Tail bounds for quadratic forms such as $x^\top A x$ or $g^\top A g$ are known as Hanson–Wright inequalities. For vectors on the sphere, our bound shows the tail probabilities decay like $\exp(-O(t^2/\norm{\overline{A}_{\rm F}}^2))$ for small $t > 0$ and $\exp(-O(t/\norm{\overline{A}}))$ for large $t>0$ . This pattern of results “subgaussian scaling for small $t$ , subexponential scaling for large $t$ ” is typical for Hanson–Wright inequalities.

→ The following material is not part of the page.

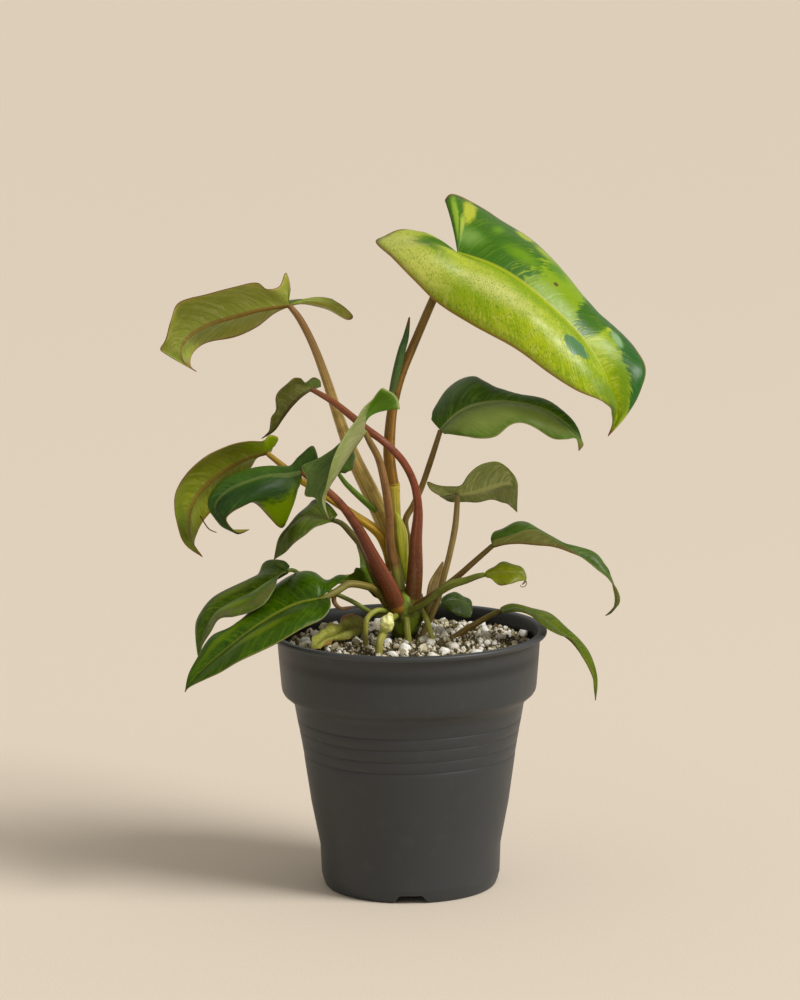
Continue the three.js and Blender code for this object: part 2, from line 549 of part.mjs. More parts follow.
function toGeometry(solid) {
  const mesh = solid.getMesh();
  const geometry = new THREE.BufferGeometry();
  geometry.setAttribute("position", new THREE.BufferAttribute(mesh.vertProperties, mesh.numProp));
  geometry.setIndex(new THREE.BufferAttribute(mesh.triVerts, 1));
  geometry.computeVertexNormals();
  return geometry;
}

function largestBody(solid) {
  return solid.decompose().reduce((a, b) => (b.volume() > a.volume() ? b : a));
}

// A solid less its neighbours, of which only the largest body is kept
function carve(solid, cutters) {
  const cut = cutters.reduce((rest, cutter) => rest.subtract(cutter), solid);
  return largestBody(cut);
}

// A run of round sections along a smooth path of [x, y, z, radius], with both ends closed
function runGeometry(path, grow = 0) {
  const curve = new THREE.CatmullRomCurve3(path.map((p) => new THREE.Vector3(...p)));
  const steps = 2 * (path.length - 1);
  const frames = curve.computeFrenetFrames(steps);
  const corners = [];
  for (let i = 0; i <= steps; i++) {
    const place = (i / steps) * (path.length - 1);
    const k = Math.min(Math.floor(place), path.length - 2);
    const radius = THREE.MathUtils.lerp(path[k][3], path[k + 1][3], place - k) + grow;
    const centre = curve.getPoint(i / steps);
    for (let j = 0; j < STALK_SIDES; j++) {
      const turn = (2 * Math.PI * j) / STALK_SIDES;
      const corner = centre.clone();
      corner.addScaledVector(frames.normals[i], radius * Math.cos(turn));
      corner.addScaledVector(frames.binormals[i], radius * Math.sin(turn));
      corners.push(corner);
    }
  }
  const faces = [];
  for (let i = 0; i < steps; i++) {
    for (let j = 0; j < STALK_SIDES; j++) {
      const a = i * STALK_SIDES + j;
      const b = i * STALK_SIDES + ((j + 1) % STALK_SIDES);
      faces.push(a, b, b + STALK_SIDES, a, b + STALK_SIDES, a + STALK_SIDES);
    }
  }
  for (let j = 1; j < STALK_SIDES - 1; j++) {
    const last = steps * STALK_SIDES;
    faces.push(0, j + 1, j, last, last + j, last + j + 1);
  }
  const geometry = new THREE.BufferGeometry().setFromPoints(corners);
  geometry.setIndex(faces);
  return geometry;
}

// The margin of one half between two stations: a smooth curve through place, and a straight root share
function marginAt(stations, place) {
  const last = stations.length - 1;
  const k = Math.min(Math.floor(place), last - 1);
  const at = (i) => stations[THREE.MathUtils.clamp(i, 0, last)];
  const t = place - k;
  const smooth = [1, 2, 3, 4].map((c) => {
    const [before, from, to, after] = [at(k - 1)[c], at(k)[c], at(k + 1)[c], at(k + 2)[c]];
    const leave = (to - before) / 2;
    const arrive = (after - from) / 2;
    const cubic = 2 * from - 2 * to + leave + arrive;
    const square = 3 * to - 3 * from - 2 * leave - arrive;
    return cubic * t ** 3 + square * t ** 2 + leave * t + from;
  });
  return { edge: new THREE.Vector3(...smooth), bulge: smooth[3] };
}

// One half of a blade as rows of points, each row from the midrib out to the margin. The rows round the
// lobe all bulge the way the first row beyond it does.
function halfRows(leaf, side, midribAt) {
  const tip = leaf.midrib.at(-1);
  const stations = [...leaf[side], [1, ...tip, 0]];
  const lobeStations = stations.filter((s) => s[0] === 0).length;
  const places = [];
  for (let i = 0; i < lobeStations; i++) places.push({ share: 0, place: i });
  for (let i = 1; i < BLADE_ROWS; i++) {
    const share = i / BLADE_ROWS;
    const k = stations.findIndex((s) => s[0] > share) - 1;
    places.push({ share, place: k + (share - stations[k][0]) / (stations[k + 1][0] - stations[k][0]) });
  }
  const margins = places.map(({ place }) => marginAt(stations, place));
  const upperSideAt = (i) => {
    const out = margins[i].edge.clone().sub(midribAt(places[i].share));
    const along = margins[Math.min(i + 1, margins.length - 1)].edge.clone().sub(margins[i - 1].edge);
    return (side === "left" ? along.cross(out) : out.cross(along)).normalize();
  };
  return places.map(({ share }, i) => {
    const root = midribAt(share);
    const { edge, bulge } = margins[i];
    const up = upperSideAt(Math.max(i, lobeStations));
    const row = [];
    for (let j = 0; j <= BLADE_COLUMNS; j++) {
      const t = j / BLADE_COLUMNS;
      const point = root.clone().lerp(edge, t);
      point.addScaledVector(up, 4 * bulge * t * (1 - t));
      row.push(point);
    }
    return row;
  });
}

// A blade as one thin closed shell of even thickness, both halves sharing the midrib
function bladeGeometry(leaf, grow = 0) {
  const curve = new THREE.CatmullRomCurve3(leaf.midrib.map((p) => new THREE.Vector3(...p)));
  const midribAt = (share) => curve.getPointAt(share);
  const points = [];
  const lookup = new Map();
  const indexOf = (p) => {
    const key = p.toArray().map((v) => v.toFixed(4)).join();
    if (!lookup.has(key)) lookup.set(key, points.push(p) - 1);
    return lookup.get(key);
  };
  const sheet = [];
  const edges = [];
  for (const side of ["left", "right"]) {
    const rows = halfRows(leaf, side, midribAt).map((row) => row.map(indexOf));
    const tipRow = rows[0].map(() => indexOf(midribAt(1)));
    rows.push(tipRow);
    const add = (a, b, c) => {
      if (a === b || b === c || a === c) return;
      sheet.push(side === "left" ? [a, b, c] : [a, c, b]);
    };
    for (let i = 0; i + 1 < rows.length; i++) {
      for (let j = 0; j < BLADE_COLUMNS; j++) {
        add(rows[i][j], rows[i + 1][j], rows[i + 1][j + 1]);
        add(rows[i][j], rows[i + 1][j + 1], rows[i][j + 1]);
      }
    }
    const rim = [...rows[0], ...rows.slice(1).map((row) => row[BLADE_COLUMNS])];
    for (let i = 0; i + 1 < rim.length; i++) {
      edges.push(side === "left" ? [rim[i + 1], rim[i]] : [rim[i], rim[i + 1]]);
    }
  }
  const normals = points.map(() => new THREE.Vector3());
  for (const [a, b, c] of sheet) {
    const ab = points[b].clone().sub(points[a]);
    const ac = points[c].clone().sub(points[a]);
    const normal = ab.cross(ac).normalize();
    for (const i of [a, b, c]) normals[i].add(normal);
  }
  const spread = points.map(() => new THREE.Vector3());
  for (const [a, b] of edges) {
    const along = points[b].clone().sub(points[a]);
    const outward = along.cross(normals[a]).normalize();
    for (const i of [a, b]) spread[i].add(outward);
  }
  points.forEach((p, i) => p.addScaledVector(spread[i].normalize(), grow));
  const half = BLADE_THICKNESS / 2 + grow;
  const count = points.length;
  const corners = [half, -half].flatMap((offset) =>
    points.map((p, i) => p.clone().addScaledVector(normals[i].normalize(), offset)),
  );
  const faces = sheet.flatMap(([a, b, c]) => [a, b, c, a + count, c + count, b + count]);
  for (const [a, b] of edges) faces.push(a, b + count, b, a, a + count, b + count);
  const geometry = new THREE.BufferGeometry().setFromPoints(corners);
  geometry.setIndex(faces);
  return geometry;
}

// The outside of the pot from the foot up, with the grooves pressed into the body wall
function potOutside() {
  const radiusAt = (z) =>
    THREE.MathUtils.mapLinear(z, 4.7, BODY_TOP_Z, BODY_FOOT_RADIUS, BODY_TOP_RADIUS);
  const line = [[FOOT_RADIUS, 0], [BODY_FOOT_RADIUS - 0.4, 1.6], [BODY_FOOT_RADIUS, 4.7]];
  for (const z of GROOVE_HEIGHTS) {
    line.push([radiusAt(z), z - 0.6], [radiusAt(z) - GROOVE_DEPTH, z], [radiusAt(z), z + 0.6]);
  }
  line.push([BODY_TOP_RADIUS, BODY_TOP_Z], [BODY_TOP_RADIUS + 0.6, BODY_TOP_Z + 2.4]);
  line.push([BAND_FOOT_RADIUS - 0.8, BAND_FOOT_Z - 1.6], [BAND_FOOT_RADIUS, BAND_FOOT_Z]);
  line.push([BAND_TOP_RADIUS, POT_HEIGHT - 2.6], [RIM_RADIUS - 0.5, POT_HEIGHT - 2.4]);
  line.push([RIM_RADIUS, POT_HEIGHT - 1.2], [RIM_RADIUS - 0.6, POT_HEIGHT]);
  return line;
}

// The inside of the pot from the rim down, one wall thickness in
function potInside(clearance) {
  const inward = WALL + clearance;
  return [
    [BAND_TOP_RADIUS - inward + 0.6, POT_HEIGHT],
    [BAND_TOP_RADIUS - inward, POT_HEIGHT - 1.2],
    [BAND_FOOT_RADIUS - inward, BAND_FOOT_Z + 1],
    [BODY_TOP_RADIUS - inward, BODY_TOP_Z + 2],
    [BODY_FOOT_RADIUS - inward, FLOOR_Z + FLOOR_THICKNESS + 2],
    [FOOT_RADIUS - inward, FLOOR_Z + FLOOR_THICKNESS + clearance],
  ];
}

function lathe(profile, sides = POT_SIDES) {
  const points = profile.map(([r, z]) => new THREE.Vector2(r, z));
  const geometry = new THREE.LatheGeometry(points, sides);
  geometry.rotateX(Math.PI / 2);
  return toSolid(geometry);
}

function potSolid() {
  const recess = FOOT_RADIUS - FOOT_RING;
  const profile = [
    [0, FLOOR_Z], [recess, FLOOR_Z], [recess, 0],
    ...potOutside(), ...potInside(0), [0, FLOOR_Z + FLOOR_THICKNESS],
  ];
  const boss = [[0, 0], [FOOT_BOSS_RADIUS, 0], [FOOT_BOSS_RADIUS, FLOOR_Z + 1], [0, FLOOR_Z + 1]];
  let pot = lathe(profile).add(lathe(boss));
  for (let i = 0; i < NOTCH_COUNT; i++) {
    const notch = new THREE.BoxGeometry(NOTCH_WIDTH, 20, 2 * NOTCH_HEIGHT);
    notch.translate(0, -FOOT_RADIUS, 0);
    notch.rotateZ((i * 2 * Math.PI) / NOTCH_COUNT);
    pot = pot.subtract(toSolid(notch));
  }
  for (let i = 0; i < DRAIN_COUNT; i++) {
    const hole = new THREE.CylinderGeometry(DRAIN_RADIUS, DRAIN_RADIUS, 20, 12);
    hole.rotateX(Math.PI / 2);
    hole.translate(DRAIN_CIRCLE, 0, 0);
    hole.rotateZ(((i + 0.5) * 2 * Math.PI) / DRAIN_COUNT);
    pot = pot.subtract(toSolid(hole));
  }
  return pot;
}

function soilSolid(lift) {
  const top = [];
  for (const share of [1, 0.85, 0.6, 0.35, 0]) {
    const radius = share * (BAND_TOP_RADIUS - WALL - GAP - 1);
    top.push([radius, SOIL_EDGE_Z + (SOIL_TOP_Z - SOIL_EDGE_Z) * Math.cos((share * Math.PI) / 2) + lift]);
  }
  const sides = potInside(GAP).slice(2).reverse();
  return lathe([[0, FLOOR_Z + FLOOR_THICKNESS + GAP], ...sides, ...top]);
}

const plant = new THREE.Group();

function addNode(name, solid, colour, roughness, metalness = 0) {
  const material = new THREE.MeshStandardMaterial({ color: colour, roughness, metalness });
  const mesh = new THREE.Mesh(toGeometry(solid), material);
  mesh.name = name;
  plant.add(mesh);
}

addNode("pot", potSolid(), COLOURS.pot, 0.55);
addNode("soil", soilSolid(0), COLOURS.soil, 0.95);

const soilKeepOut = soilSolid(GAP);
const stalks = LEAVES.filter((leaf) => leaf.stalk).map((leaf) => ({
  name: "stalk_" + leaf.place,
  colour: leaf.stalkColour,
  path: leaf.stalk,
  blades: [toSolid(bladeGeometry(leaf, GAP)), toSolid(bladeGeometry(leaf))],
}));
const thickRoot = RUNS.find((run) => run.name === "root_thick");

for (const leaf of LEAVES) {
  const name = leaf.place === "torn_sheath" ? leaf.place : "blade_" + leaf.place;
  const blade = carve(toSolid(bladeGeometry(leaf)), [soilKeepOut]);
  addNode(name, blade, leaf.colour, 0.45);
}
for (const run of stalks) {
  const cutters = [...run.blades, soilKeepOut];
  addNode(run.name, carve(toSolid(runGeometry(run.path)), cutters), run.colour, 0.5);
}
for (const run of RUNS) {
  const cutters = [soilKeepOut];
  if (run.name === "root_bud") cutters.push(toSolid(runGeometry(thickRoot.path, GAP)));
  addNode(run.name, carve(toSolid(runGeometry(run.path)), cutters), run.colour, 0.5);
}

// The crown is a squat green stem, hollowed where stalks and roots enter it
const crownProfile = [
  [0, CROWN_SOLE_Z], [4, CROWN_SOLE_Z], [7, 117], [9, 121], [8.6, 126], [6, 130], [0, 131.5],
];
const crownBlank = lathe(crownProfile, CROWN_SIDES).translate(-2, -3, 0);
const entering = [...stalks, ...RUNS].map((run) => toSolid(runGeometry(run.path, GAP)));
const tornSheath = LEAVES.find((leaf) => leaf.place === "torn_sheath");
entering.push(toSolid(bladeGeometry(tornSheath, GAP)));
addNode("crown", carve(crownBlank, entering), COLOURS.crown, 0.5);

export default plant;
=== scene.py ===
"""A philodendron with variegated, olive and dark green leaves, in coarse mix in a dark nursery pot."""
import json
import math

import bmesh
import bpy
import numpy as np
from mathutils import Matrix, Vector, noise

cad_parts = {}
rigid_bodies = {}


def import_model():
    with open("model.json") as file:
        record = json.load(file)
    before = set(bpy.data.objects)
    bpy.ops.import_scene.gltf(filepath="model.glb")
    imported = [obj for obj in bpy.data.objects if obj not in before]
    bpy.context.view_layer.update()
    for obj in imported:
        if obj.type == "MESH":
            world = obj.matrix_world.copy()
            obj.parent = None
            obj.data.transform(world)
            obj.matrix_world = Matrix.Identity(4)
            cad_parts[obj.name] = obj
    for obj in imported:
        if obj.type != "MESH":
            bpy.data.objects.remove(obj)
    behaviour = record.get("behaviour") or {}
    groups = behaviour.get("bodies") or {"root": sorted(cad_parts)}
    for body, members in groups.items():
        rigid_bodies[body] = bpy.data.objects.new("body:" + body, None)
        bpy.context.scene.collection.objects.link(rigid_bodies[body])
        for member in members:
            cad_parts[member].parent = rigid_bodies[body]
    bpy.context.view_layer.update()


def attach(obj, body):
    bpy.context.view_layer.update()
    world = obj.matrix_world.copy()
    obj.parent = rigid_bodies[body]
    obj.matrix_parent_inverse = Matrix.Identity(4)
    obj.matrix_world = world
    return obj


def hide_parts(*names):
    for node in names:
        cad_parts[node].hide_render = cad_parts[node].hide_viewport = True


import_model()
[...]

The Hanson–Wright inequalities for vectors on the sphere exhibit faster decay rate than for standard Gaussian vectors. Indeed, a standard Gaussian random vector $g$ obeys a Hanson–Wright inequality of the form

$\prob \{ g^\top A g - \tr A \ge t \} \le \exp \left( -\frac{t^2/2}{C\norm{A}_{\rm F}^2 + c t \norm{A}}\right)$

for positive constants $C,c > 0$ . For vectors on the sphere, $\norm{A}_{\rm F}^2$ and $\norm{A}$ have been replaced by $\norm{\overline{A}}_{\rm F}^2$ and $\norm{\overline{A}}$ which are always smaller (and sometimes much smaller). The smaller tail probabilities for $x^\top A x$ versus $g^\top A g$ is a real phenomenon, not an artifact of the mathematical analysis.

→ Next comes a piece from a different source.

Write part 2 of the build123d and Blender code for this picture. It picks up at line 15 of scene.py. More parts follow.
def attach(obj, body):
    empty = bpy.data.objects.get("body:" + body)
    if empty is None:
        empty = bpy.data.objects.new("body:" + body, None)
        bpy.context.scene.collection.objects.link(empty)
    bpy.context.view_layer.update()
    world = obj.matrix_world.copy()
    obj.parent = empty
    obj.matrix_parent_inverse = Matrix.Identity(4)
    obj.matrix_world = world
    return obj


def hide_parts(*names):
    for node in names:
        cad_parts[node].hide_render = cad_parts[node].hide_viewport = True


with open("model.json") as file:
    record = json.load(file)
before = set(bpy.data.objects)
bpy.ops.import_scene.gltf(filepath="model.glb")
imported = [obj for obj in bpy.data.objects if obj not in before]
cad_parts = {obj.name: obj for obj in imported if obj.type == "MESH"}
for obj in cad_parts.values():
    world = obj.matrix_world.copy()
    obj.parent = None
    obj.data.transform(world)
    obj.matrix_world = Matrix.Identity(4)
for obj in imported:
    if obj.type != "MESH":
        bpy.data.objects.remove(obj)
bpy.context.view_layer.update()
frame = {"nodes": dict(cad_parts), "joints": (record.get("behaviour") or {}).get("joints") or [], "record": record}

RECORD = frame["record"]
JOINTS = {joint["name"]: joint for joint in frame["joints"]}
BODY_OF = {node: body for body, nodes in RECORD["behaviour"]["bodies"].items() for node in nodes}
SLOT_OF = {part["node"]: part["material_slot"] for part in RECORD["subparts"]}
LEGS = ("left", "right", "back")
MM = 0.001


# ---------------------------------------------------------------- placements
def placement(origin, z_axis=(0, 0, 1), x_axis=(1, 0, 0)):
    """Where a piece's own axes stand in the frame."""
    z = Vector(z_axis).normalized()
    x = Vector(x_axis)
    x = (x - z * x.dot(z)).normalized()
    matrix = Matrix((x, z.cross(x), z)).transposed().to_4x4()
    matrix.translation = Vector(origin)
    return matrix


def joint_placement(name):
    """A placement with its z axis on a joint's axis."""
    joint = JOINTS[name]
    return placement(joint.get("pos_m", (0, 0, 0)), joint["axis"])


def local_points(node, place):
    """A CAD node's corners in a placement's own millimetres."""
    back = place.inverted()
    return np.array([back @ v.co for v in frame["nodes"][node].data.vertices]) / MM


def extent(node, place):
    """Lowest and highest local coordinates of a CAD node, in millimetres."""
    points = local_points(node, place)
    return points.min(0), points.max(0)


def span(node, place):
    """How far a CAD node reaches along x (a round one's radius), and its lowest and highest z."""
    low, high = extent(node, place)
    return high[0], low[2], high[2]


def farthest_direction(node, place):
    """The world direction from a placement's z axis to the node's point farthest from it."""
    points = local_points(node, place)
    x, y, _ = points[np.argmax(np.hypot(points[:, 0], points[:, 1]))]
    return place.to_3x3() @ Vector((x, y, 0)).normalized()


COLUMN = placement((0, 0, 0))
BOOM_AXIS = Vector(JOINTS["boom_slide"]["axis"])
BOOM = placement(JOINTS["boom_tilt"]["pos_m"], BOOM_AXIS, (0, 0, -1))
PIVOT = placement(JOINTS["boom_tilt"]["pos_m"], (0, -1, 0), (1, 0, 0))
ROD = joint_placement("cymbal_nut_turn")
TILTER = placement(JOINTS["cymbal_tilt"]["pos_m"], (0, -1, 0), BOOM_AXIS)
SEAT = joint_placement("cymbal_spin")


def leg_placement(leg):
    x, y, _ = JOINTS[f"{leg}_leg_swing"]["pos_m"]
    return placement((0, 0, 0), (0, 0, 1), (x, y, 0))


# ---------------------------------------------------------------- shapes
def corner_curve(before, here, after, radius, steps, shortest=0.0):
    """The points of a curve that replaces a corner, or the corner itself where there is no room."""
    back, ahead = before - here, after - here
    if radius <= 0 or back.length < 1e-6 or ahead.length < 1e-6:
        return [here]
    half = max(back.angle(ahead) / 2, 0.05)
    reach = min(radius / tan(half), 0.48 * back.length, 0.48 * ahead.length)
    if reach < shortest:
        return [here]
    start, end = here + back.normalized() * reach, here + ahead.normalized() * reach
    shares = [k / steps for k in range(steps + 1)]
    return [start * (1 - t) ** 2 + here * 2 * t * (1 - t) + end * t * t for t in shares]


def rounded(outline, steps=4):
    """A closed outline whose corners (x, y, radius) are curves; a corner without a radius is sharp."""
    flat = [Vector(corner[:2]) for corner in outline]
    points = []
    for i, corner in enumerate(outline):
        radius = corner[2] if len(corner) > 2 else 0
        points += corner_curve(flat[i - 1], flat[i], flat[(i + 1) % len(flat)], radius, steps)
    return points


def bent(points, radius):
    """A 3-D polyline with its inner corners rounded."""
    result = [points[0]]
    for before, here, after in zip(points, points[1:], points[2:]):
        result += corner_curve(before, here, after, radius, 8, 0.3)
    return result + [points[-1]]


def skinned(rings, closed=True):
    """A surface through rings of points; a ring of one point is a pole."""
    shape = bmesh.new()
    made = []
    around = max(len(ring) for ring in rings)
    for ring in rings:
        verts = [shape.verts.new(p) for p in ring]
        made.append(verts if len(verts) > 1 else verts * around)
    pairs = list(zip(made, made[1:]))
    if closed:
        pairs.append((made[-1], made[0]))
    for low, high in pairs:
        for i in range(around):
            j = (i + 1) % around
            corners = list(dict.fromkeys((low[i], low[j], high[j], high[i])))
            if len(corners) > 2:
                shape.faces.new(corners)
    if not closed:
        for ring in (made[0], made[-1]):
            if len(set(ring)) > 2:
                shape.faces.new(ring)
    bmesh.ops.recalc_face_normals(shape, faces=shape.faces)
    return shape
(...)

As another way to evaluate the quality of these bounds, recall that a Gaussian random variable with mean zero and variance $v$ has tail probabilities roughly of size $\exp(-t^2/2v)$ . For small $t$ , our Hanson–Wright inequality for vectors on the sphere has the same form with $v = 2\norm{\overline{A}}_{\rm F}^2$ . The true variance of $q = x^\top A x$ is

$\Var(q) = \frac{n}{n+2} \cdot 2\norm{\overline{A}}_{\rm F}^2,$

which is close to $v = 2\norm{\overline{A}}_{\rm F}^2$ for large $n$ . (See this post of mine for a derivation of the variance formula.) Thus, even up to the constants, the Hanson–Wright inequality we’ve derived for random vectors on the sphere is nearly as good as one could possibly hope (at least for small $t$ ).

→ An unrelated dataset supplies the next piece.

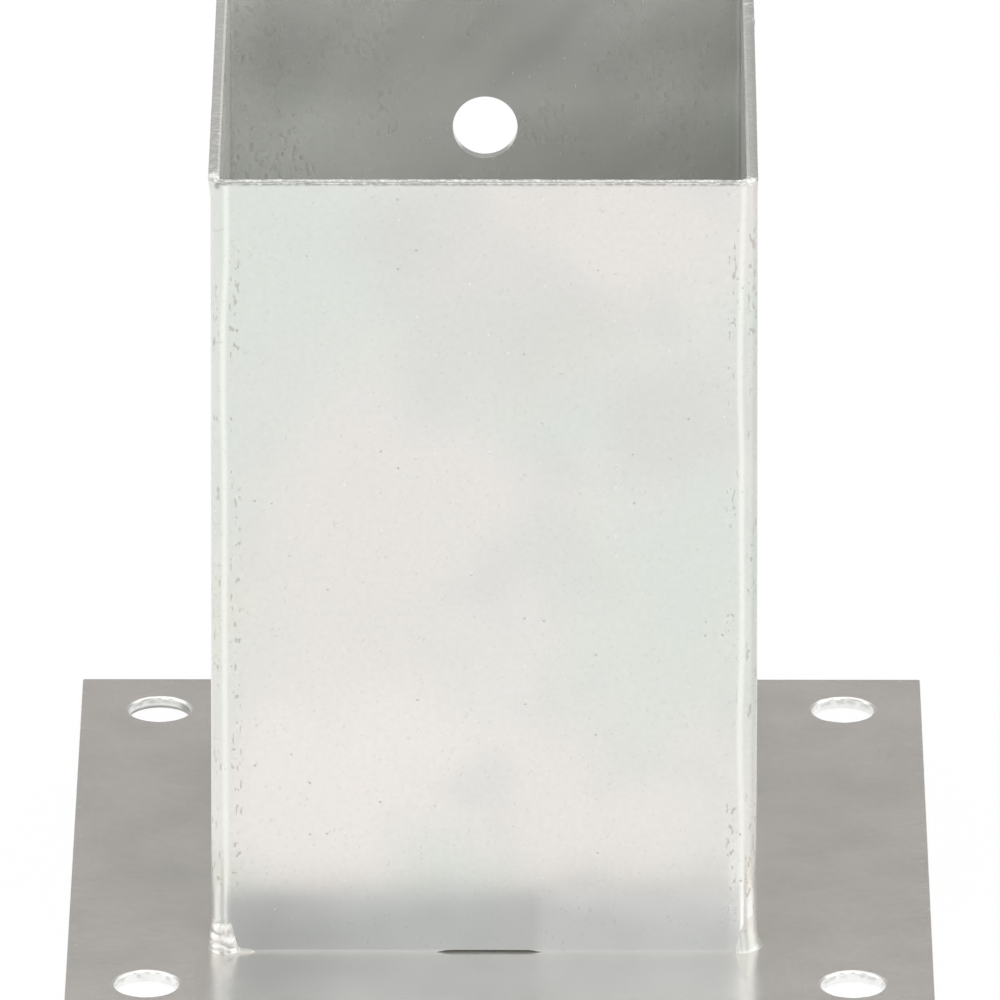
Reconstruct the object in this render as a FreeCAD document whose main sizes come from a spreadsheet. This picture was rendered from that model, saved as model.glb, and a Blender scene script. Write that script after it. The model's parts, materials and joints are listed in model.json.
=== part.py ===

Girard–Hutchinson Estimator on the Sphere

Using our results for one quadratic form, tail bounds for the Girard–Hutchinson estimator $\overline{\tr} = m^{-1} \sum_{i=1}^m x_i^\top A x_i$ easily follow. Indeed, the cgf is additive for independent random variables and satisfies the identity $\xi_{cz}(\theta) = \xi_z(c\theta)$ for constant $c, so

$\xi_{\overline{\tr}}(\theta) = \sum_{i=1}^m \xi_{x_i^\top Ax_i}(\theta/m) \le m \cdot \frac{(\theta/m)^2 \norm{\overline{A}}_{\rm F}^2}{1 - 2(\theta/m)\norm{\overline{A}}}.$

This cgf bound leads to tail bounds

$\begin{align*}\prob \{ \overline{\tr} - \tr(A) \ge t \} &\le \exp \left( - \frac{mt^2/2}{2\norm{\overline{A}}_{\rm F}^2 + 2m \overline{\norm{\overline{A}}t}} \right), \\\prob \{ |\overline{\tr} - \tr(A)| \ge t \} &\le 2\exp \left( - \frac{mt^2/2}{2\norm{\overline{A}}_{\rm F}^2 + 2m \overline{\norm{\overline{A}}t}} \right).\end{align*}$